As the discovery process moves on and new things keep popping up on a daily basis, I no longer need any reassurance that this woman, who I have struggled to make happy and do whatever possible to try to make our lives and our son's life better, is nothing but a piece of garbage.

I have since been told by a couple of neighbor's that she has been having affairs constantly and with four different people (so far as they know) over the last year. One of them in particular I had many suspicions. However, as the truth starts coming out, all of my suspicions are true.

Apparently, they have been renting hotel rooms, she has been telling me on the weekend that she would be going shopping and go over to his place, and, even worse than the other two, has even been over at our own house when I was away with our son out of town. The other three apparently were pilots that she was sleeping with on her overnight stays working as a flight attendant.

If this wasn't bad enough, I have been told that several people in the neighborhood has observed that when I have been at work or gone from the house and she had our son, that our son, on many occasions would be running amuck around the neighborhood. Apparently, it got to the point that people would come over to the house and question my wife if she knew that he was running around outside.

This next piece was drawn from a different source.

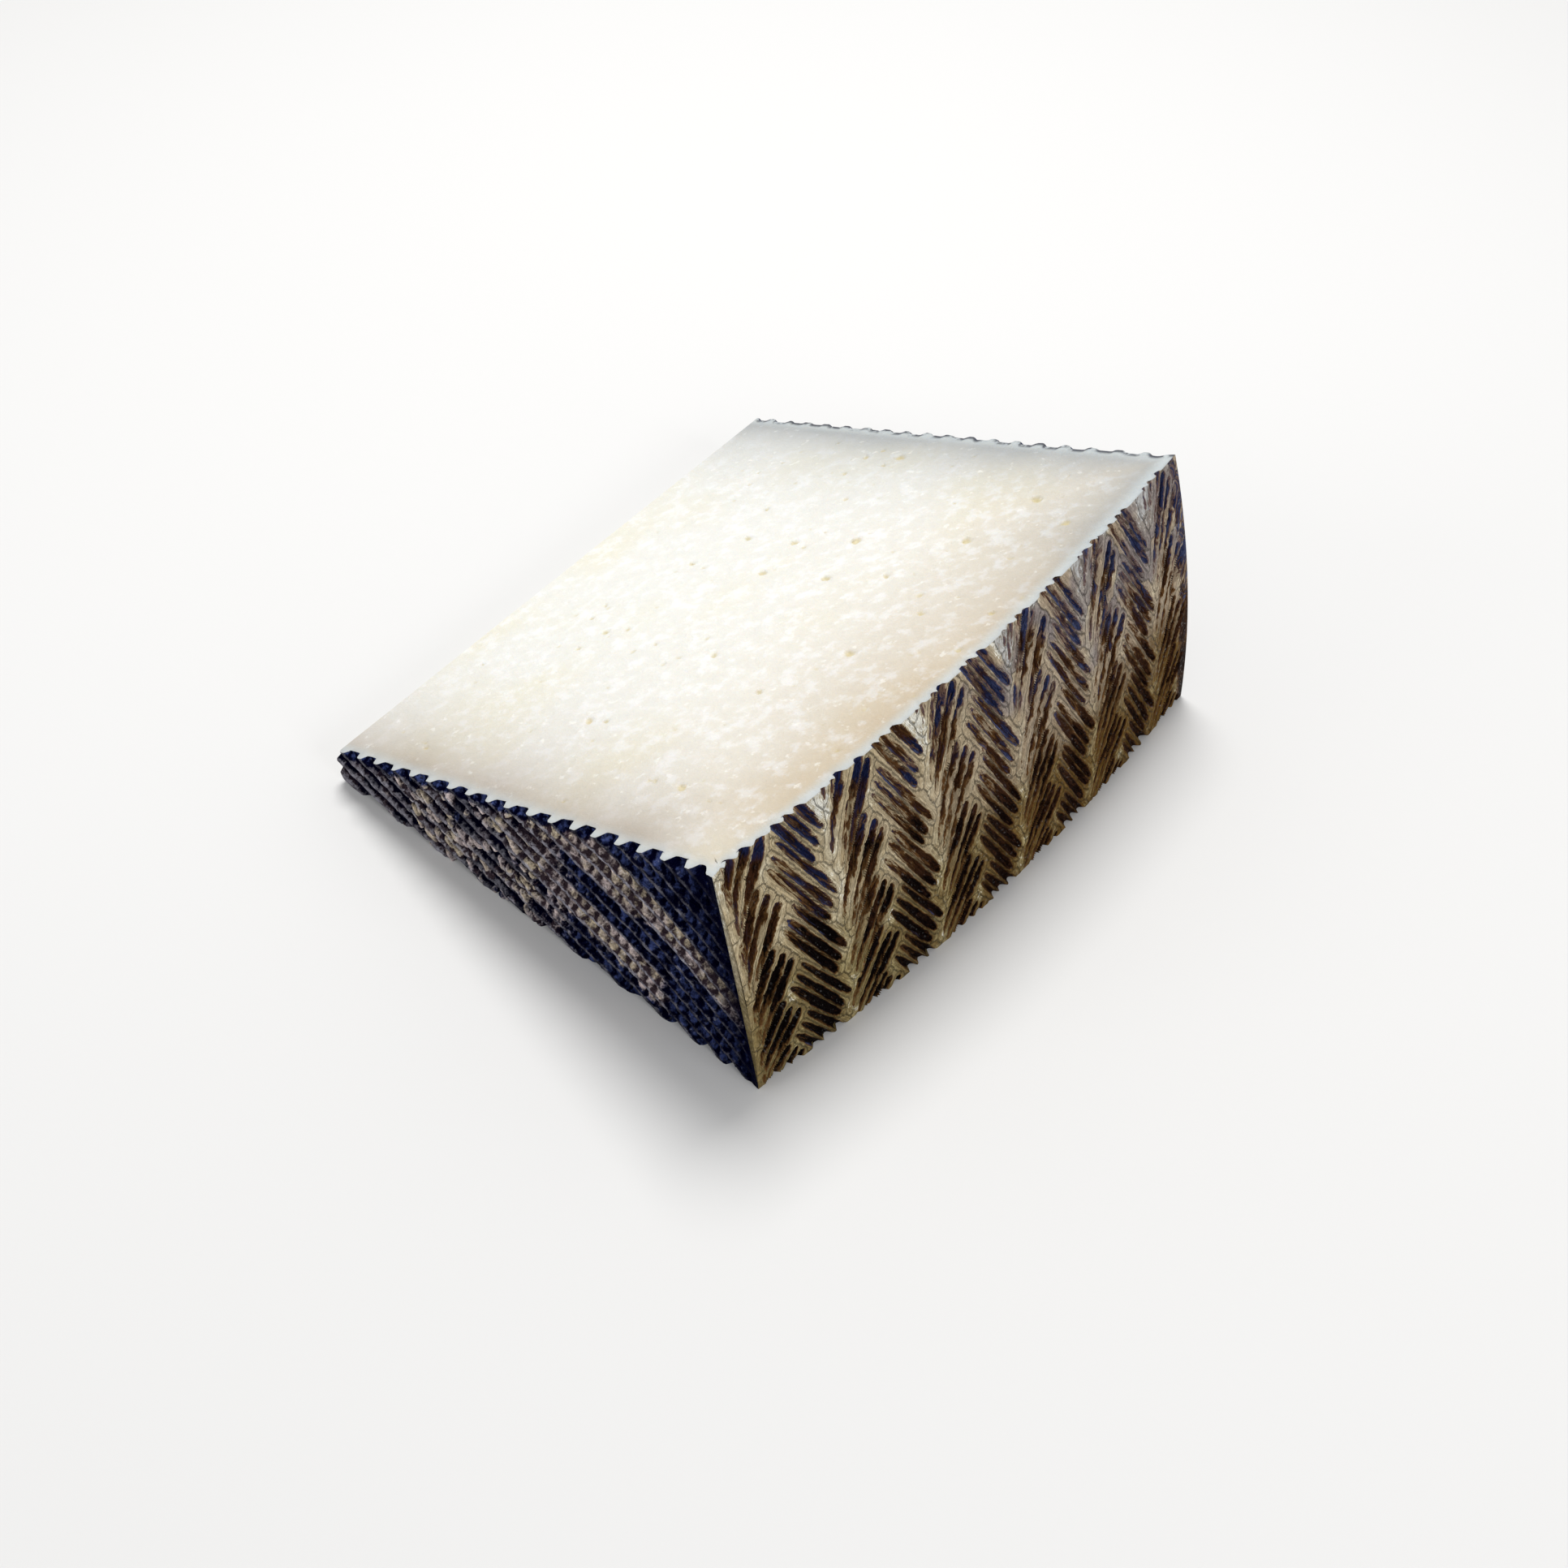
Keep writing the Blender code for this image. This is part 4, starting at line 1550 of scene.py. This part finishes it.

This absolutely disgusts me. This woman is nothing but a of lying, manipulating, deceptive piece of trash.

Fortunately for myself, I have affidavids to prove the above information. Downtown, do you believe that all of this was my fault now? I have absolutely no sympathy for her whatsoever. She was the one who did this and decided to neglect our child, not me. I have been told by many people as well as information in affidavids that I have always picked up the slack with the care for our son when my wife was neglecting him and it is all true. I am not trying to get people to favor me and be against her, they are volunteering to. They know what is in the best interest of my son.

I see no way with the information I have in hand that I will get sole custody of my son, which I should have in the first place. This woman does not deserve to have a child. Yes, she is still his mother in physical form and I will always acknowledge that, but what she has done to him and to me is irreversable and inexcusable. All the pieces are now coming together and the missing links are being put into place.

I know now that I am doing the right thing. I need to get him and myself away from her. She is a troubled human being and will be very alone in her next life. Frankly, I don't care. What comes around goes around and she will get what she deserves, which is nothing, and I will make sure of it.

Love to hear some of the comments now that this additional information has been divulged to me.

Thanks again for everyone's time in responding and reading this novel of a post.